Perciò devono essere i Sardi a decidere quando, dove, come (e se) impiantare parchi di produzione energetica, e lo devono fare alle condizioni dettate dal proprio vantaggio economico e dall’utilità sociale, ambientale, paesaggistica, culturale.

Tutte argomentazioni che devono basarsi su una piattaforma di principio che è quella del nostro diritto inviolabile di poter decidere sulle destinazioni d’uso della nostra terra.

COSA FARE?

Perciò proponiamo che la Regione si doti con la massima celerità di una carta di condizioni minime da presentare alle aziende che vogliono venire in Sardegna a realizzare impianti di produzione energetica.

Certamente bisognerebbe iniziare col bloccare l’anarchia sulla localizzazione dei siti, e ribadire che gli impianti devono essere realizzati su aree industriali preesistenti. Potrebbe essere permessa una deroga per impianti a bassissimo impatto paesaggistico – e comunque sempre dietro consenso della comunità ospitante – a patto che non sostituiscano o ostacolino in alcun modo le vocazioni economiche tipiche del territorio.

In questo senso la Regione dovrebbe offrire immediatamente il massimo sostegno alla nascita delle comunità energetiche, che rispettano già per loro natura quei parametri poiché mirano all’autosufficienza e a coniugare i benefici sociali e ambientali.

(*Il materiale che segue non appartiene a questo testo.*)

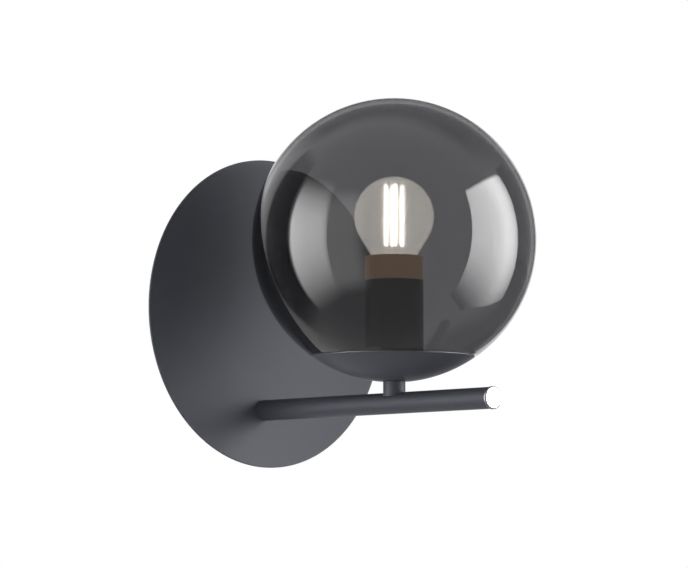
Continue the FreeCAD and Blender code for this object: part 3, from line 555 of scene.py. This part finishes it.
# ---- Lampholder ----
# Moulded base and body on the nipple, a glossy black sleeve over them, and a brown phenolic collar on top,
# which is given a faint painted glow for the bulb's light on it. Inside are the brass shell, the bronze contact
# and the two brass terminals.
moulding_black = (0.018, 0.018, 0.019, 1)
moulding_black_pale = (0.030, 0.030, 0.031, 1)
phenolic = (0.22, 0.13, 0.065, 1)
phenolic_pale = (0.30, 0.19, 0.10, 1)
painted_lamplight = (1.0, 0.64, 0.36, 1)
painted_lamplight_strength = 0.17
sleeve_black = (0.006, 0.005, 0.006, 1)
sleeve_black_pale = (0.012, 0.011, 0.012, 1)
brass = (0.60, 0.42, 0.17, 1)
brass_dull = (0.42, 0.29, 0.12, 1)
moulding_finish = finish(
    "black_moulding", soft_grain, {"Colour": moulding_black, "Second Colour": moulding_black_pale}, 0.1
)
# The collar's emission is painted light: a faint warm glow on the brown moulding that stands for the bulb's
# light falling on it.
phenolic_painted_glow_finish = finish(
    "brown_moulding",
    soft_grain,
    {"Colour": phenolic, "Second Colour": phenolic_pale, "Smooth Roughness": 0.25, "Rough Roughness": 0.4},
    0.08,
    Emission_Color=painted_lamplight,
    Emission_Strength=painted_lamplight_strength,
)
sleeve_look = {"Colour": sleeve_black, "Second Colour": sleeve_black_pale}
sleeve_look.update({"Smooth Roughness": 0.3, "Rough Roughness": 0.42})
sleeve_finish = finish("black_sleeve", soft_grain, sleeve_look, 0.05)
brass_finish = finish("brass", metal_grain, {"Colour": brass, "Dull Colour": brass_dull}, 0.1, 1.0)
for node in ("holder_base", "holder_body"):
    dress(nodes[node], moulding_finish)
for node in ("screw_shell", "centre_contact", "holder_terminals", "terminal_barrels"):
    dress(nodes[node], brass_finish)

sleeve_low, sleeve_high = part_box("holder_sleeve")
sleeve_radius = (sleeve_high.x - sleeve_low.x) / 2
sleeve_wall = 0.8 * mm
sleeve_softening = 0.15 * mm
sleeve_bore = sleeve_radius - sleeve_wall
sleeve_outline = [
    (sleeve_radius, sleeve_low.z),
    (sleeve_radius, sleeve_high.z),
    (sleeve_bore, sleeve_high.z),
    (sleeve_bore, sleeve_low.z),
]
sleeve = turned("holder_tube", softened(sleeve_outline, sleeve_softening), (0, stem_y, 0), "Z", 128, 40)
place_piece(sleeve, sleeve_finish, "fixture", "black_sleeve", "holder_sleeve")

collar_low, collar_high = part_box("holder_collar")
collar_bore = 13.3 * mm
collar_grip = 14.25 * mm
collar_edge = 0.6 * mm
collar_play = 0.1 * mm
collar_softening = 0.3 * mm
collar_shoulder = collar_high.z - 12.2 * mm
collar_skirt = sleeve_bore - collar_play
collar_outline = [
    (collar_grip, collar_low.z),
    (collar_skirt, collar_low.z),
    (collar_skirt, sleeve_high.z),
    (sleeve_radius, sleeve_high.z),
    (sleeve_radius, collar_high.z - collar_edge),
    (sleeve_radius - collar_edge, collar_high.z),
    (collar_bore + collar_edge, collar_high.z),
    (collar_bore, collar_high.z - collar_edge),
    (collar_bore, collar_shoulder),
    (collar_grip, collar_shoulder),
]
collar = turned("holder_ring", softened(collar_outline, collar_softening), (0, stem_y, 0), "Z", 128, 40)
place_piece(collar, phenolic_painted_glow_finish, "fixture", "brown_moulding", "holder_collar")


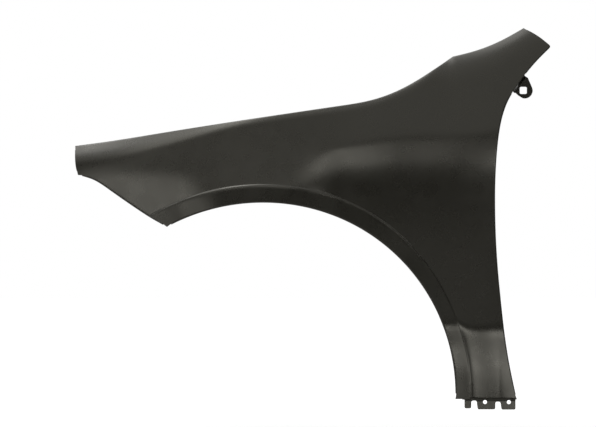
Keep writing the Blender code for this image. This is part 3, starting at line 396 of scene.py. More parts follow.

Un progetto di sviluppo di cui sono stati pionieri da tempo i comuni di Benetutti, Berchidda e Borutta ma che recentemente hanno visto iniziative anche a Ussaramanna e Villanovaforru. Si tratta di una nuova frontiera a portata di mano che avvantaggia comunità e territori, e che senza dubbio dovrebbero avere da parte della Regione la priorità rispetto ad altre formule di impianto di produzione energetica.

A QUALI CONDIZIONI?

Le aziende di produzione energetica che vorranno venire ad investire dovranno garantire alla Sardegna un beneficio economico, destinando alle casse regionali una percentuale consistente dei profitti realizzata nell’isola. La Regione dovrebbe destinare queste entrate alle amministrazioni locali, alla lotta contro lo spopolamento, al sostegno delle categorie svantaggiate, alla creazione di nuovi posti di lavoro.

E DOPO?

Visti gli infelici precedenti del passato, che ci costringono ancora oggi a fare i conti con rottami e inquinamento delle aziende mordi-e-fuggi, le aziende che vorrebbero venire ad investire in Sardegna dovrebbero essere obbligate a versare anticipatamente alla Regione Sardegna una congrua fideiussione, da rivalutarsi annualmente secondo l’indice ISTAT di adeguamento al costo della vita, da utilizzarsi in futuro per finanziare lo smantellamento dell’impianto e il ripristino del territorio alle condizioni precedenti.

PARITA’ E RECIPROCO VANTAGGIO. SI NONO NUDDA!

In questo modo, e solo a queste condizioni, i Sardi potranno beneficiare di un sistema di produzione energetica sulla loro terra, sia in termini di redistribuzione della ricchezza sia in termini di creazione di nuova occupazione, rispetto dell’ambiente e del paesaggio.

Noi Sardi siamo i legittimi proprietari di quest’isola, con il suo sole, il suo vento, il suo mare e le sue bellezze. Abbiamo perciò il diritto e il dovere di farla rispettare da tutti, di compartecipare dei guadagni che su di essa vengono fatti, di instaurare una relazione di pari dignità con le aziende che su di essa vogliano investire.

Qualsiasi altro rapporto fra la Sardegna e le aziende di produzione energetica sarebbe solo un rapporto di sudditanza coloniale e come tale deve essere da tutti contrastato e combattuto.